Businesses began to use shared service centers and outsourcing to improve back office efficiency by use more than two decades ago. Finance led the way, followed by IT. The intention was to move routine, transactional work to specialists who were dedicated to processing it more efficiently at lower cost. This left the business free to be more volatile and focus on its customers. Shared service centers were the inhouse solution, while outsourcing firms provided an external option.

 

 

Over the last 20 years, both shared services and outsourcing have become more sophisticated. Other parts of the business, from HR to procurement, have followed finance’s lead. Businesses have explored offshoring, scouring the globe for the optimal location and the best providers. They have experimented with hybrid models using both shared services and outsourcing. And they have taken advantage of steadily improving technology, such as enterprise resource planning (ERP) systems.

 

The results have been impressive, with organizations routinely able to capture improved performance at lower cost from their support functions. Now, however, businesses are ready for the next stage of this evolution. Many organizations have begun to implement a multifunctional approach to shared services.

 

 

“This relates to the handling of all non-core activities of a company, which are more support in character, and which are not a differentiator for the client in adding value for external clients or delivering the product itself,” explains Ernst & Young Shared Services Network Leader Christian Mertin. Typically, this will be achieved through the creation of a single, unified global business services unit capable of managing end-to-end processes.

 

 

The models for this vary enormously — by degree of integration, by geographical location, by single versus multiple centers, by captive provider versus outsourcing (or a mix of the two) and by governance arrangements — but all share the same core drivers.

 

 

Cost savings remains a key objective, but now the target is also to achieve benefits such as scale, process efficiencies, standardization, additional value, career opportunities for employees, talent sharing, innovation, the integration of mergers and acquisitions (M&A) and better use of time for the retained business.

 

 

It is no coincidence that the world’s top performing companies are visible and stand out precisely because

they have achieved many of these benefits.
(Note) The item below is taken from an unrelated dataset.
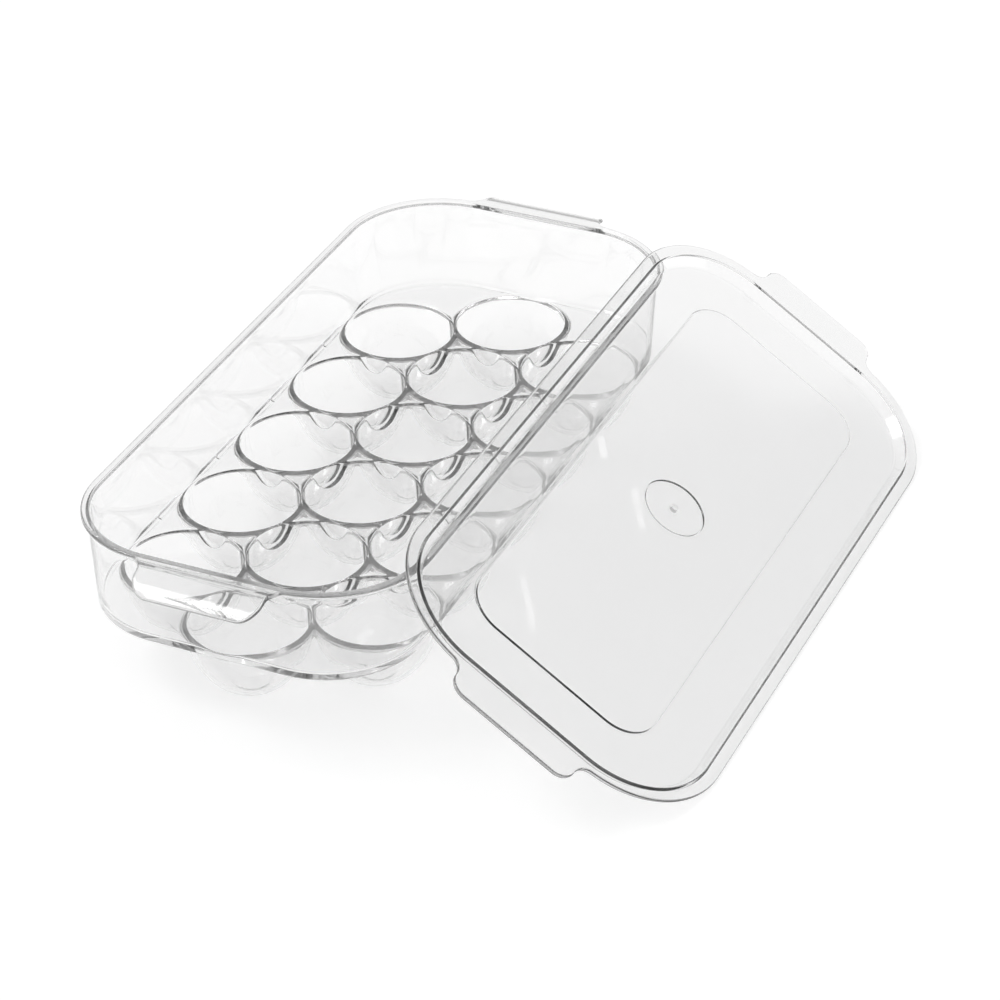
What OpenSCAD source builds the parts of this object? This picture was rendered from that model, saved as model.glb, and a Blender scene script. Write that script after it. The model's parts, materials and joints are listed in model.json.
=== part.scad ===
// Egg keeper of clear plastic: a tray with hanging egg cups and a loose lid that leans on its long side.
// The origin is the middle of the tray on the table. +Y runs along the tray, +X towards the lid, +Z up.
// Two mouldings: the tray, and the lid. Each is drawn in regions that meet face to face.

/* [Egg cups] */
// Distance between neighbouring cups in one row
cup_pitch = 48; // [47.5:0.5:54]
// Distance between the middle lines of neighbouring rows
row_gap = 40.2; // [40:0.2:46]
// Diameter of a cup's mouth inside
cup_mouth_d = 44; // [40:0.5:44.5]
// Width of the rounded lip round a cup's mouth
cup_lip = 1.2; // [0.6:0.1:1.4]
// Wall of a cup
cup_wall = 2.2; // [1.6:0.1:2.6]
// Height of a cup, from the table to the top of the floor between the cups
cup_h = 30.5; // [26:0.5:36]
// Flat foot under each cup
cup_foot_d = 12; // [8:0.5:16]

/* [Tray] */
// Thickness of the floor between the cups
floor_t = 2; // [1.5:0.1:3]
// Thickness of the side walls
wall_t = 1.6; // [1.2:0.1:2.4]
// Height of the walls above the floor, to the top of the rim
wall_h = 37.5; // [25:0.5:60]
// How far the walls lean out between the floor and the rim
wall_draft = 2; // [0.5:0.1:4]
// Outer corner radius of the tray at the floor
corner_r = 37.6; // [34:0.2:40]
// Free floor between the last cup's lip and an end wall
end_margin = 0.8; // [0.2:0.1:6]
// Free floor between the outer cups' lips and a side wall
side_margin = 0.2; // [0.1:0.1:6]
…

Since the onset of the financial crisis, Ernst & Young has regularly surveyed C-suite executives, board directors and senior managers in large organizations to find out how they run their businesses. This Growing Beyondresearch identifies what it is that high performers are doing differently, so that other business can learn from them.

 

 

The research shows that four factors underpin competitive success in today’s global economy: customer reach, operational agility, cost competitiveness and stakeholder confidence. And the move to a multifunctional approach to shared services supports each of these drivers:

 

 

Customer reach

High performers are more outward looking and focused on the market and growth. Multifunctional shared service operations can support that focus directly, through added-value applications such as analytics, and indirectly by freeing up time for the retained business to spend on strategic matters.

 

 

Operational agility

High performers respond smartly to change but, more importantly, respond speedily. Multifunctional shared service units are key to optimization and delivering that agility.

 

 

 

Cost competitiveness

High performers understand what drives cost and what drives value, and how to optimize them. Multifunctional shared services staff are now focused on both.

 

 

 

Stakeholder confidence

High performers protect performance by engaging more with stakeholders and unleashing their talent. The integration of functions such as HR into multifunctional shared services can accelerate this engagement.

 

So, in today’s increasingly competitive marketplace with increased velocity, there are key strategic reasons to move into a new phase in the use of shared service centers and outsourcing.

 

 

“Companies are at different stages of this evolution,” says Paul Wood, Advisory Partner and specialist in shared services and outsourcing at Ernst & Young. “It is a journey, but the final vision and concept has been programmed by a confluence of several key factors, which means now is the moment for the next step.”